__Problem requirements__: Everything in the listing below from the line containing "for piece_name, make" through the line containing "before = set(bpy.data.objects)" should be repeated exactly; leave out every other line.
**********
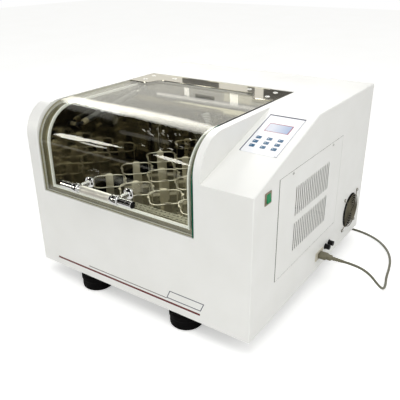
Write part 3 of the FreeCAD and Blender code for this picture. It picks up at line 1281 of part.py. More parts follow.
def platform_frame():
    """Carrier frame with three bored bosses, and the pin bearings in them."""
    x0, y0 = platform_x - frame_width / 2, drive_middle_y - frame_depth / 2
    plate = box(x0, x0 + frame_width, y0, y0 + frame_depth, frame_low, frame_high)
    windows = []
    bay = (frame_width - 3 * FRAME_BAR) / 2
    for k in range(2):
        x = x0 + FRAME_BAR + k * (bay + FRAME_BAR)
        windows.append(box(x, x + bay, y0 + FRAME_BAR, y0 + frame_depth - FRAME_BAR, frame_low - 1, frame_high + 1))
    shapes, bores, bearings = [plate.cut(windows)], [], []
    outer = CRANK_PIN_RADIUS + BEARING_WALL
    for x, y in crank_places:
        low, high = V(x + ORBIT, y, boss_low), V(x + ORBIT, y, frame_low)
        shapes.append(rod(BOSS_RADIUS, low, high + Z_AXIS * FRAME_PLATE))
        bores.append(rod(outer, low, high))
        bearings.append(ring(outer, CRANK_PIN_RADIUS + RUNNING_GAP, low, high))
    return Part.makeCompound([fused(shapes).cut(bores)] + bearings)


def shaker_tray():
    """Platform tray with a rim folded down all round."""
    x0, x1 = platform_x - tray_width / 2, platform_x + tray_width / 2
    y0, y1 = tray_front, tray_back
    tray = rounded_box(x0, x1, y0, y1, tray_top - TRAY_RIM, tray_top, 8, Z_AXIS)
    hollow = rounded_box(x0 + TRAY_SHEET, x1 - TRAY_SHEET, y0 + TRAY_SHEET, y1 - TRAY_SHEET,
                         tray_top - TRAY_RIM - 1, frame_high, 8 - TRAY_SHEET, Z_AXIS)
    return tray.cut(hollow)


def clamp_body():
    """Flask clamp about the origin: four sheet arms bent up from a flat cross."""
    outer, high = CLAMP_INNER + CLAMP_SHEET, CLAMP_HEIGHT
    half = CLAMP_ARM_WIDTH / 2
    outline = [V(0, -half, 0), V(outer, -half, 0), V(outer, -half, high - CLAMP_SHEET),
               V(outer + CLAMP_LIP, -half, high - CLAMP_SHEET), V(outer + CLAMP_LIP, -half, high),
               V(CLAMP_INNER, -half, high), V(CLAMP_INNER, -half, CLAMP_SHEET), V(0, -half, CLAMP_SHEET)]
    arm = prism(outline, V(0, CLAMP_ARM_WIDTH, 0))
    return fused([turned(arm, V(0, 0, 0), Z_AXIS, 45 + 90 * k) for k in range(4)])


def spring_ring():
    """Wire spring about the origin: four flats on the arms, joined by round corners."""
    reach = CLAMP_INNER + CLAMP_SHEET + SPRING_GAP + SPRING_WIRE
    flat = reach - SPRING_CORNER
    z = CLAMP_HEIGHT - SPRING_DROP
    side = wire(SPRING_WIRE, V(reach, -flat, z), V(reach, flat, z), 4)
    corner = wire_loop(SPRING_WIRE, SPRING_CORNER, V(flat, flat, z), 90)
    return fused([turned(shape, V(0, 0, 0), Z_AXIS, 45 + 90 * k) for k in range(4) for shape in (side, corner)])


def flask_clamps():
    """All flask clamps on the tray."""
    body = clamp_body()
    return Part.makeCompound([body.translated(place) for place in clamp_places])


def clamp_springs():
    """The wire springs of all flask clamps."""
    body = spring_ring()
    return Part.makeCompound([body.translated(place) for place in clamp_places])


# ------------------------------------------------------------------ mains cord

def cord_route():
    """Centre line of the cord from the connector to the stored coil, chosen by hand."""
    beside = V(right, inlet.y, 0)
    behind = V(right, rear, CORD_FLOOR)
    falling = [V(114.5, 0, inlet.z), V(150.5, 4.75, 79), V(173.5, 19.75, 43), V(181.5, 50.75, 14)]
    along_side = [V(178.5, 89.75, CORD_FLOOR), V(166.5, 136.75, CORD_FLOOR), V(159.5, 190.75, CORD_FLOOR)]
    round_corner = [V(146.5, -82.25, 0), V(118.5, -26.25, 0), V(74.5, 19.75, 0), V(18.5, 45.75, 0)]
    to_coil = [V(-38.5, 50.75, 0), V(-95.5, 42.75, 0)]
    end = V(coil_centre.x + 30, coil_centre.y - COIL_RADIUS, CORD_FLOOR)
    return ([cord_exit] + [beside + step for step in falling + along_side]
            + [behind + step for step in round_corner + to_coil] + [end])


def rounded_path(points):
    """Wire of straight runs joined by tangent arcs, and the arcs' radii."""
    edges, radii = [], []
    last = points[0]
    for before, corner, after in zip(points, points[1:], points[2:]):
        a, b = before - corner, after - corner
        half_turn = (math.pi - a.getAngle(b)) / 2
        setback = 0.45 * min(a.Length, b.Length)
        radius = setback / math.tan(half_turn)
        radii.append(radius)
        start = corner + V(a).normalize() * setback
        end = corner + V(b).normalize() * setback
        inward = (V(a).normalize() + V(b).normalize()).normalize()
        middle = corner + inward * (radius / math.cos(half_turn) - radius)
        edges.append(Part.LineSegment(last, start).toShape())
        edges.append(Part.Arc(start, middle, end).toShape())
        last = end
    edges.append(Part.LineSegment(last, points[-1]).toShape())
    return Part.Wire(edges), radii


def cord_tube():
    """Cord from the connector to the coil, with its radii and volume printed for review."""
    points = cord_route()
    path, radii = rounded_path(points)
    section = Part.Wire(Part.makeCircle(CORD_RADIUS, points[0], points[1] - points[0]))
    tube = path.makePipeShell([section], True, True)
    expected = math.pi * CORD_RADIUS ** 2 * path.Length
    print("cord arc radii", [round(r) for r in radii])
    print("cord length", round(path.Length), "volume ratio", round(tube.Volume / expected, 4))
    return tube


def cord_coil():
    """Outer shape of the stored coil, two turns wide and two high."""
    low = coil_centre + Z_AXIS * (CORD_FLOOR - CORD_RADIUS)
    high = low + Z_AXIS * (2 * CORD_RADIUS * COIL_LAYERS)
    return ring(COIL_RADIUS + 2 * CORD_RADIUS, COIL_RADIUS - 2 * CORD_RADIUS, low, high)


def cord_connector():
    """Appliance connector: nose in the socket, body and tapered strain relief."""
    gap = SIDE_GAP
    nose = side_block(inlet, SOCKET_WIDTH - 2 * gap, SOCKET_HEIGHT - 2 * gap, INLET_FLANGE - SOCKET_DEPTH + gap,
                      INLET_FLANGE + gap)
    body = rounded_box(right + INLET_FLANGE + gap, right + CONNECTOR_LENGTH, inlet.y - CONNECTOR_WIDTH / 2,
                       inlet.y + CONNECTOR_WIDTH / 2, inlet.z - CONNECTOR_HEIGHT / 2,
                       inlet.z + CONNECTOR_HEIGHT / 2, 5, X_AXIS)
    start = V(right + CONNECTOR_LENGTH, inlet.y, inlet.z)
    relief = Part.makeCone(RELIEF_RADIUS + 1.5, CORD_RADIUS + 1, RELIEF_LENGTH, start, X_AXIS)
    return fused([nose, body, relief])


def mains_plug():
    """Three-pin plug beside the coil, its strain relief on the cord's end."""
    y = coil_centre.y + COIL_RADIUS
    z = PLUG_HEIGHT / 2 + FLOOR_GAP
    outer, near_edge = COIL_RADIUS + 2 * CORD_RADIUS, COIL_RADIUS - CORD_RADIUS - 1
    x_relief = coil_centre.x + math.sqrt(outer ** 2 - near_edge ** 2) + SIDE_GAP
    x0 = x_relief + PLUG_RELIEF
    relief = Part.makeCone(CORD_RADIUS + 1, RELIEF_RADIUS + 1.5, PLUG_RELIEF, V(x_relief, y, z), X_AXIS)
    body = box(x0, x0 + PLUG_LENGTH, y - PLUG_WIDTH / 2, y + PLUG_WIDTH / 2, z - PLUG_HEIGHT / 2,
               z + PLUG_HEIGHT / 2)
    body = body.makeFillet(5, [e for e in body.Edges if abs(e.tangentAt(e.FirstParameter).x) > 0.99])
    pins = []
    for side in (-1, 1):
        blade = box(x0 + PLUG_LENGTH, x0 + PLUG_LENGTH + 17, y - 1, y + 1, z - 3, z + 3)
        tilted = turned(blade, V(x0, y, z), X_AXIS, side * 30)
        pins.append(tilted.translated(V(0, side * 7, 3)))
    pins.append(box(x0 + PLUG_LENGTH, x0 + PLUG_LENGTH + 20, y - 1, y + 1, z - 10, z - 3))
    return fused([relief, body] + pins)


# ------------------------------------------------------------------ all pieces

PIECES = {
    "cabinet_shell": cabinet_shell,
    "rear_panel": rear_panel,
    "base_pan": base_pan,
    "rubber_feet": rubber_feet,
    "chamber_liner": chamber_liner,
    "rim_flange": rim_flange,
    "lid_gasket": lid_gasket,
    "insulation": insulation,
    "duct_panel": duct_panel,
    "circulation_fan_motor": circulation_fan_motor,
    "circulation_fan": circulation_fan,
    "air_heater": air_heater,
    "temperature_probe": temperature_probe,
    "service_panel": service_panel,
    "side_fan_frame": side_fan_frame,
    "side_fan_impeller": side_fan_impeller,
    "fan_guards": fan_guards,
    "cabinet_screws": cabinet_screws,
    "power_inlet": power_inlet,
    "fuse_holders": fuse_holders,
    "switch_bezel": switch_bezel,
    "power_rocker": power_rocker,
    "keypad_plate": keypad_plate,
    "display_window": display_window,
    "control_electronics": control_electronics,
    "lid_hinge": lid_hinge,
    "lid_glass": lid_glass,
    "lid_hinge_strip": lid_hinge_strip,
    "strip_screws": strip_screws,
    "handle_bar": handle_bar,
    "handle_sleeve": handle_sleeve,
    "handle_end_caps": handle_end_caps,
    "handle_posts": handle_posts,
    "strut_lid_bracket": strut_lid_bracket,
    "strut_cylinder": strut_cylinder,
    "strut_rod": strut_rod,
    "drive_frame": drive_frame,
    "drive_motor": drive_motor,
    "drive_belt": drive_belt,
    "drive_crank": drive_crank,
    "motor_pulley": motor_pulley,
    "platform_frame": platform_frame,
    "shaker_tray": shaker_tray,
    "flask_clamps": flask_clamps,
    "clamp_springs": clamp_springs,
    "cord_connector": cord_connector,
    "cord_tube": cord_tube,
    "cord_coil": cord_coil,
    "mains_plug": mains_plug,
}


def save(name, shape):
    """Writes one piece as a STEP file."""
    shape.exportStep("parts/" + name + ".step")
    print(name, "solids", len(shape.Solids), "valid", shape.isValid())


os.makedirs("parts", exist_ok=True)
for piece_name, make in PIECES.items():
    save(piece_name, make())
for side_name, idler_x in idler_places.items():
    save("idler_crank_" + side_name, idler_crank(idler_x))
for number, (key_x, key_up) in enumerate(key_places(), 1):
    save("key_" + str(number), key(key_x, key_up))
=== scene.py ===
"""Looks of an incubated benchtop shaker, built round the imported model.

Laid out as an add-on and run as a script.
"""
import math
import random

import bmesh
import bpy
from bpy.props import FloatProperty, FloatVectorProperty, IntProperty, PointerProperty
from mathutils import Matrix, Vector


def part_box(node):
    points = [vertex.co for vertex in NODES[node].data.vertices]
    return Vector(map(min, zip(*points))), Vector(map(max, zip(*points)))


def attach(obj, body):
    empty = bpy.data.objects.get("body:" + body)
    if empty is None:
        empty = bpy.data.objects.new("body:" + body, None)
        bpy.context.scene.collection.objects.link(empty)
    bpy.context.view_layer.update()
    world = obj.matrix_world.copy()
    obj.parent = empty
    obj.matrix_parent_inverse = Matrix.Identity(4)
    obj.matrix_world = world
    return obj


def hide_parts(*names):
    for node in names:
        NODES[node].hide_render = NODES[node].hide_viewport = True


bl_info = {
    "name": "Incubated benchtop shaker",
    "version": (1, 0, 0),
    "blender": (4, 5, 0),
    "location": "View3D > Sidebar > Shaker",
    "description": "Builds the pieces and finishes of an incubated benchtop shaker",
    "category": "Object",
}

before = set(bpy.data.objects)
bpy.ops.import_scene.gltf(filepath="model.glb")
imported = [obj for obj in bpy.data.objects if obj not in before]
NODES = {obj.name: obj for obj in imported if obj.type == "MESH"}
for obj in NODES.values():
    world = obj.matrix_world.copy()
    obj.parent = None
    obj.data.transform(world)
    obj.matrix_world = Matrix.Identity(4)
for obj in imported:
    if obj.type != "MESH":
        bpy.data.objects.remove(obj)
MM = 1000                                 # millimetres in a metre
CABINET_LOW, CABINET_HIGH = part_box("cabinet_shell")
TO_FRAME = Matrix.Translation(CABINET_LOW) @ Matrix.Scale(1 / MM, 4)   # cabinet millimetres to metres
X, Y, Z = Vector((1, 0, 0)), Vector((0, 1, 0)), Vector((0, 0, 1))
WIDTH, DEPTH, HEIGHT = (CABINET_HIGH - CABINET_LOW) * MM
SLOPE_DROP, SLOPE_RUN = 104.3, 324.6      # keypad slope of the control housing
SLOPE = math.atan2(SLOPE_DROP, SLOPE_RUN)
SLOPE_LOW = HEIGHT - SLOPE_DROP           # its lower edge, on the cabinet's front
PANEL_SCREWS = ((188, 372.8), (435, 372.8))   # the service panel's screws, y and z


# ---------------------------------------------------------------- helpers

def linear(hex_colour):
    """sRGB hex to linear RGB."""
    values = [int(hex_colour[i:i + 2], 16) / 255 for i in (1, 3, 5)]
    return tuple(v / 12.92 if v <= 0.04045 else ((v + 0.055) / 1.055) ** 2.4 for v in values)


def box_of(node):
    """Lowest and highest corner of a carried solid, in millimetres from the cabinet's own lowest corner."""
    return [TO_FRAME.inverted() @ Vector(corner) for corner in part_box(node)]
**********
__Output__:
for piece_name, make in PIECES.items():
    save(piece_name, make())
for side_name, idler_x in idler_places.items():
    save("idler_crank_" + side_name, idler_crank(idler_x))
for number, (key_x, key_up) in enumerate(key_places(), 1):
    save("key_" + str(number), key(key_x, key_up))
=== scene.py ===
"""Looks of an incubated benchtop shaker, built round the imported model.

Laid out as an add-on and run as a script.
"""
import math
import random

import bmesh
import bpy
from bpy.props import FloatProperty, FloatVectorProperty, IntProperty, PointerProperty
from mathutils import Matrix, Vector


def part_box(node):
    points = [vertex.co for vertex in NODES[node].data.vertices]
    return Vector(map(min, zip(*points))), Vector(map(max, zip(*points)))


def attach(obj, body):
    empty = bpy.data.objects.get("body:" + body)
    if empty is None:
        empty = bpy.data.objects.new("body:" + body, None)
        bpy.context.scene.collection.objects.link(empty)
    bpy.context.view_layer.update()
    world = obj.matrix_world.copy()
    obj.parent = empty
    obj.matrix_parent_inverse = Matrix.Identity(4)
    obj.matrix_world = world
    return obj


def hide_parts(*names):
    for node in names:
        NODES[node].hide_render = NODES[node].hide_viewport = True


bl_info = {
    "name": "Incubated benchtop shaker",
    "version": (1, 0, 0),
    "blender": (4, 5, 0),
    "location": "View3D > Sidebar > Shaker",
    "description": "Builds the pieces and finishes of an incubated benchtop shaker",
    "category": "Object",
}

before = set(bpy.data.objects)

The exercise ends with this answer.